Similar to Rod of Iron Ministries (The Church of the AR-15) Taking what is says, fine tuning it, testing it, feeding back in and mostly waiting as LLMs improve.
LLMs will never be smarter than humans, but they can be a meeting place where people congregate to work on goals and worship.
Like QAnon, that's where the collective IQ and power comes from, something to believe in. At the micro level this is also mostly how LLMs are used in practical ways.
If you look to the Middle East there is a lot of work on rockets but a limited community working together.
My hypothesis is until they can really nail down image to text and text to image, such that training on diagrams and drawings can produce fruitful multi modal output, classic engineering is going to be a tough nut to crack.

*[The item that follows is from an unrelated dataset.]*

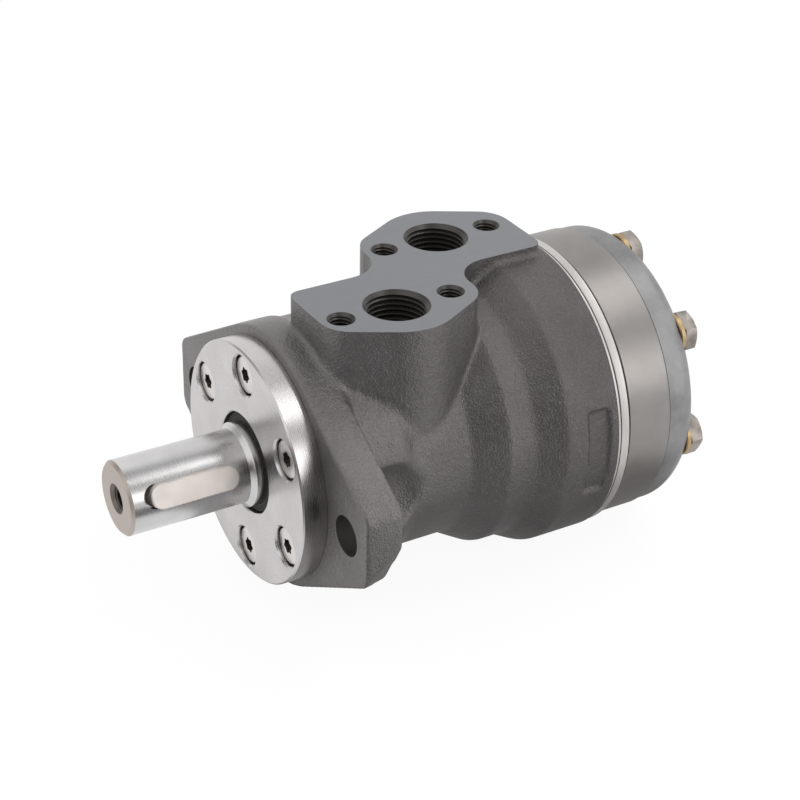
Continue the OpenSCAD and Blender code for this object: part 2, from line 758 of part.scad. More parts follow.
// A crowned spline head: straight teeth trimmed to a barrel
module spline_head(y) {
    crown = 26;
    difference() {
        profile(y - spline_half, y + spline_half) polygon(spline_points(0));
        difference() {
            drum(spline_r + 2, y - spline_half - eps, y + spline_half + eps);
            turned(concat(
                [[0, y - spline_half - 2 * eps]],
                [for (i = [-5 : 5]) let (t = i / 5 * (spline_half + 2 * eps))
                    [spline_r - 0.05 - crown + sqrt(crown * crown - t * t), y + t]],
                [[0, y + spline_half + 2 * eps]]
            ));
        }
    }
}

module drive_link() {
    neck = spline_r - spline_depth - 0.4;
    tail = spacer_front - rotor_y - 0.25;
    color(DARK_STEEL) translate([0, link_front_y, 0]) rotate([0, 90 - orbit_angle, 0])
        rotate([link_tilt, 0, 0]) rotate([0, orbit_angle - 90, 0]) {
        spline_head(0);
        spline_head(link_len);
        turned([
            [0, -spline_half - 1.7], [2.4, -spline_half - 1.7], [neck, -spline_half + 0.6], [neck, spline_half],
            [link_d / 2, spline_half + 3], [link_d / 2, link_len - spline_half - 3],
            [neck, link_len - spline_half], [neck, link_len + spline_half - 0.6],
            [2.4, link_len + tail], [0, link_len + tail]
        ]);
    }
}
spacer_front = ring_rear - face_gap - 0.1 - spacer_t;

module drive_spacer() {
    color(STEEL) translate([rotor_x, 0, rotor_z]) turned([
        [0, spacer_front], [spacer_r - 0.4, spacer_front], [spacer_r, spacer_front + 0.4],
        [spacer_r, spacer_front + spacer_t - 0.4], [spacer_r - 0.4, spacer_front + spacer_t],
        [0, spacer_front + spacer_t]
    ]);
}

// Distributor plate and gear set

module bolt_clearance(y0, y1) {
    around(bolt_count, bolt_start, bolt_circle_r) drum(bolt_d / 2 + 0.3, y0 - eps, y1 + eps);
}

module distributor_plate() {
    color(BRIGHT) difference() {
        hoop(plate_r, plate_bore_r, housing_len, ring_front);
        around(bolt_count, bolt_start, passage_r) drum(passage_d / 2, housing_len - eps, ring_front + eps);
        bolt_clearance(housing_len, ring_front);
    }
}

module gear_ring() {
    groove = ring_seal_t * 0.75;
    color(DARK_STEEL) difference() {
        hoop(ring_r, ring_bore_r, ring_front, ring_rear);
        around(bolt_count, roller_start, roller_circle_r) drum(roller_r + mesh_gap, ring_front - eps, ring_rear + eps);
        bolt_clearance(ring_front, ring_rear);
        hoop(ring_seal_r + 1.2, ring_seal_r - 1.2, ring_front - eps, ring_front + groove);
        hoop(ring_seal_r + 1.2, ring_seal_r - 1.2, ring_rear - groove, ring_rear + eps);
    }
}

module roller(i) {
    y0 = ring_front + face_gap;
    y1 = ring_rear - face_gap;
    color(STEEL) polar(roller_start + i * 360 / bolt_count, roller_circle_r) turned([
        [0, y0], [roller_r - 0.3, y0], [roller_r, y0 + 0.3],
        [roller_r, y1 - 0.3], [roller_r - 0.3, y1], [0, y1]
    ]);
}

module roller_1() { roller(0); }
module roller_2() { roller(1); }
module roller_3() { roller(2); }
module roller_4() { roller(3); }
module roller_5() { roller(4); }
module roller_6() { roller(5); }
module roller_7() { roller(6); }

// The path of a roller's centre, seen from the turning rotor, and the rotor's edge,
// which lies one roller radius and the clearance inside that path
function centre_path(t) =
    roller_circle_r * [cos(t), sin(t)] - orbit_e * [cos(bolt_count * t), sin(bolt_count * t)];
function path_heading(t) =
    roller_circle_r * [-sin(t), cos(t)] - orbit_e * bolt_count * [-sin(bolt_count * t), cos(bolt_count * t)];
function rotor_edge(t) =
    let (h = path_heading(t) / norm(path_heading(t)))
    centre_path(t) + (roller_r + mesh_gap) * [-h.y, h.x];

rotor_steps = lobe_count * 40;

module rotor() {
    y0 = ring_front + face_gap;
    y1 = ring_rear - face_gap;
    color(STEEL) translate([rotor_x, 0, rotor_z]) difference() {
        profile(y0, y1) polygon([for (i = [0 : rotor_steps - 1]) rotor_edge(i * 360 / rotor_steps)]);
        profile(y0 - eps, spacer_front) polygon(spline_points(spline_gap));
        drum(spacer_r + spacer_gap, spacer_front - 0.15, y1 + eps);
    }
}

// Large sealing rings, each in the groove of the piece in front of or behind the joint

module joint_seal(y) {
    color(RUBBER) sealing_ring(ring_seal_r, y, ring_seal_t, 0.74);
}

module housing_rear_seal() { joint_seal(housing_len - ring_seal_t * 0.375); }
module ring_front_seal() { joint_seal(ring_front + ring_seal_t * 0.375); }
module ring_rear_seal() { joint_seal(ring_rear - ring_seal_t * 0.375); }

// End cover, bolts and washers

module end_cover() {
    color(COVER_GREY) difference() {
        turned(concat(
            [[0, ring_rear], [end_cover_r, ring_rear]],
            quarter([end_cover_r - end_round_r, cover_rear - end_round_r], end_round_r, 0, 8),
            [[0, cover_rear]]
        ));
        bolt_clearance(ring_rear, cover_rear);
        around(bolt_count, bolt_start, bolt_circle_r) drum(bolt_seat_d / 2, bolt_seat_y, cover_rear + eps);
    }
}

module end_bolt() {
    seat = bolt_seat_y + washer_t;
    top = seat + bolt_head_h;
    corner = bolt_flats / 2 / cos(30);
    difference() {
        on_axis(seat) rotate([0, 0, 30]) cylinder(r = corner, h = bolt_head_h, $fn = 6);
        // Chamfer round the corners of the head
        difference() {
            drum(corner + 1, top - 1, top + eps);
            turned([
                [0, top - 1.5], [corner + 1, top - 1.5], [corner + 0.3, top - 1], [corner - 1.1, top - 0.1],
                [corner - 1.1, top + 1], [0, top + 1]
            ]);
        }
    }
    turned([
        [0, housing_len - bolt_grip], [bolt_d / 2 - 1, housing_len - bolt_grip],
        [bolt_d / 2, housing_len - bolt_grip + 1], [bolt_d / 2, seat], [0, seat]
    ]);
}

module end_cover_bolts() {
    color(BRASS) around(bolt_count, bolt_start, bolt_circle_r) end_bolt();
}

module bolt_washers() {
    color(BRASS) around(bolt_count, bolt_start, bolt_circle_r)
        hoop(washer_d / 2, bolt_d / 2 + 0.2, bolt_seat_y, bolt_seat_y + washer_t);
}

// Check valves

module check_ball(angle) {
    color(STEEL) polar(angle, check_r) translate([0, check_ball_y, 0]) sphere(d = check_ball_d);
}

module check_ball_left() { check_ball(check_angles[0]); }
module check_ball_right() { check_ball(check_angles[1]); }

module check_plugs() {
    color(DARK_STEEL) for (angle = check_angles) polar(angle, check_r) difference() {
        drum(check_bore_r - fit_gap / 2, plug_front_y, housing_len - 0.3);
        drum(1, plug_front_y - eps, housing_len + eps);
    }
}

// Drain plug with its sealing washer

module drain_plug() {
    color(STEEL) translate([0, drain_y, 0]) polar(drain_angle, 0) rotate([0, 90, 0]) difference() {
        union() {
            translate([0, 0, drain_seat - drain_thread_len])
                cylinder(d = drain_d, h = drain_thread_len + drain_washer_t + 0.1);
            translate([0, 0, drain_seat + drain_washer_t]) cylinder(d = drain_d + 2 * drain_rim, h = drain_head_h);
        }
        translate([0, 0, drain_seat + drain_washer_t + drain_head_h - drain_socket_depth])
            cylinder(d = drain_flats / cos(30), h = drain_socket_depth + eps, $fn = 6);
    }
}

module drain_washer() {
    color(BRASS) translate([0, drain_y, 0]) polar(drain_angle, 0) rotate([0, 90, 0]) difference() {
        translate([0, 0, drain_seat]) cylinder(d = drain_d + 2 * drain_rim, h = drain_washer_t);
        translate([0, 0, drain_seat - eps]) cylinder(d = drain_d + 0.3, h = drain_washer_t + 2 * eps);
    }
}

housing();
front_cover();
front_cover_screws();
front_cover_seal();
dust_seal();
shaft_seal();
shaft_seal_spring();
seal_support_ring();
thrust_race();
thrust_needle_cage();
output_shaft();
shaft_key();
drive_link();
drive_spacer();
housing_rear_seal();
distributor_plate();
ring_front_seal();
gear_ring();
roller_1();
roller_2();
roller_3();
roller_4();
roller_5();
roller_6();
roller_7();
rotor();
ring_rear_seal();
end_cover();
end_cover_bolts();
bolt_washers();
check_ball_left();
check_ball_right();
check_plugs();
drain_plug();
drain_washer();
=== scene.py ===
# %% [markdown]
# # An orbital hydraulic motor, dressed for a product photograph
#
# The CAD model gives every piece its true size and place. This lesson gives the pieces that show
# the surface they have on a real motor: the grain and soft corners of a sand casting, machined
# faces, turned and ground steel, threads, and plated bolts.
#
# Everything is in metres and in the CAD frame: the shaft lies along Y with its output end toward
# -Y, the ports look up along +Z, and the origin is the middle of the flange's front face.

# %% Load the frame
import math

import bmesh
import bpy
from mathutils import Matrix, Vector


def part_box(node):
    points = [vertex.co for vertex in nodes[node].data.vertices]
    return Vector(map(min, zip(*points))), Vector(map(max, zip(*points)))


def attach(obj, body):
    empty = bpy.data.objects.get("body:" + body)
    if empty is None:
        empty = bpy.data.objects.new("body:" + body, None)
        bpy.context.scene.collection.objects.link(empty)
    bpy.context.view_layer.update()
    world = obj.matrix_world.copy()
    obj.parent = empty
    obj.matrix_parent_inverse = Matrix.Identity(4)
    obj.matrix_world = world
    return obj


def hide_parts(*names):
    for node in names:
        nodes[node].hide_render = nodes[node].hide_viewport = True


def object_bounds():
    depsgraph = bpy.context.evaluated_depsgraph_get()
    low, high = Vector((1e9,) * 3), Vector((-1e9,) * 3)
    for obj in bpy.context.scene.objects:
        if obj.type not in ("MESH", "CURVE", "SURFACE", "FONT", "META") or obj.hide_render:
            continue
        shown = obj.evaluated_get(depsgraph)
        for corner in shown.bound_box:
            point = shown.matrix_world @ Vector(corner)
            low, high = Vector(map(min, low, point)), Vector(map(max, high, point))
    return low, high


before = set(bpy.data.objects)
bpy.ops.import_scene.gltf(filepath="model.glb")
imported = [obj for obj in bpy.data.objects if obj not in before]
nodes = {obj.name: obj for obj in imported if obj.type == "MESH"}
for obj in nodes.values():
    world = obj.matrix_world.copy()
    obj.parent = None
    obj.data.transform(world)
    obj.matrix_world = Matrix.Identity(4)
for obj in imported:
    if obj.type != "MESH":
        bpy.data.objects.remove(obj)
cad_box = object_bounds()
MM = 0.001
print("CAD box in mm:", [[round(c / MM, 1) for c in corner] for corner in cad_box])

# %% [markdown]
# ## The camera
#
# A product photo is taken with a long lens from above one shoulder of the object. The view was
# worked out from the photo by matching hole centres and edges, so the camera is set by its
# heading, its height, a small roll, its distance and its lens.

# %% Camera
VIEW_AZIMUTH = math.radians(59.128)
VIEW_ELEVATION = math.radians(30.110)
VIEW_ROLL = math.radians(1.204)
VIEW_DISTANCE = 0.697363
VIEW_TARGET = Vector((-0.005162, 0.053125, 0.003988))
LENS_MM = 92.395


def place_camera():
    back = Vector((
        math.sin(VIEW_AZIMUTH) * math.cos(VIEW_ELEVATION),
        -math.cos(VIEW_AZIMUTH) * math.cos(VIEW_ELEVATION),
        math.sin(VIEW_ELEVATION),
    ))
    level_right = Vector((math.cos(VIEW_AZIMUTH), math.sin(VIEW_AZIMUTH), 0))
    level_up = back.cross(level_right)
    right = level_right * math.cos(VIEW_ROLL) + level_up * math.sin(VIEW_ROLL)
    up = level_up * math.cos(VIEW_ROLL) - level_right * math.sin(VIEW_ROLL)
    camera = bpy.data.objects.new("camera", bpy.data.cameras.new("camera"))
    bpy.context.scene.collection.objects.link(camera)
    turn = Matrix((right, up, back)).transposed().to_4x4()
    camera.matrix_world = Matrix.Translation(VIEW_TARGET + back * VIEW_DISTANCE) @ turn
    camera.data.lens = LENS_MM
    camera.data.sensor_width = 36
    camera.data.clip_start = 0.01
    bpy.context.scene.camera = camera
    return camera


camera = place_camera()
print("camera at", [round(c, 3) for c in camera.matrix_world.translation])

# %% [markdown]
# ## The studio
#
# The photo has a white ground. The world is a soft grey-white light, and rays from the camera, or
# off metal and glass, meet plain white instead. The floor keeps a faint shadow under the motor.
# A cylinder mirrors the room as a row of stripes, so the stripes on the shaft and on the collar
# told where the studio's lamps and dark edges were: one lamp high behind the motor, one low at
# its right, a weaker one in front, and greyer strips between and below them. Lamps and boards are
# placed by heading and height.

# %% World, floor and lights
scene = bpy.context.scene
scene.view_settings.view_transform = "Standard"
FLOOR_Z = cad_box[0][2] - 0.2 * MM
WORLD_LEVEL = 0.67
FLOOR_GLOW = 1.055
FLOOR_GLOW_SHARE = 0.88


def add(tree, kind, links=None, **values):
    """Adds a node, sets its inputs by name and links others to it."""
    node = tree.nodes.new(kind)
    for key, value in values.items():
        if key in node.inputs:
            node.inputs[key].default_value = value
        else:
            setattr(node, key, value)
    for key, socket in (links or {}).items():
        tree.links.new(socket, node.inputs[key])
    return node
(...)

Software engineering lends itself greatly to LLMs because it just fits so nicely into tokenization. Whereas mechanical drawings or electronic schematics are sort of more like a visual language. Image art but with very exacting and important pixel placement, with precise underlying logical structure.
In my experience so far, only O3 can kind of understand an electronic schematic, but really only at a "Hello World!" level difficulty. I don't know how easy it will be to get to the point where it can render a proper schematic or edit one it is given to meet some specified electronic characteristics.
There are programming languages that are used to define drawings, but the training data would be orders of magnitude less than what is written for humans to learn from.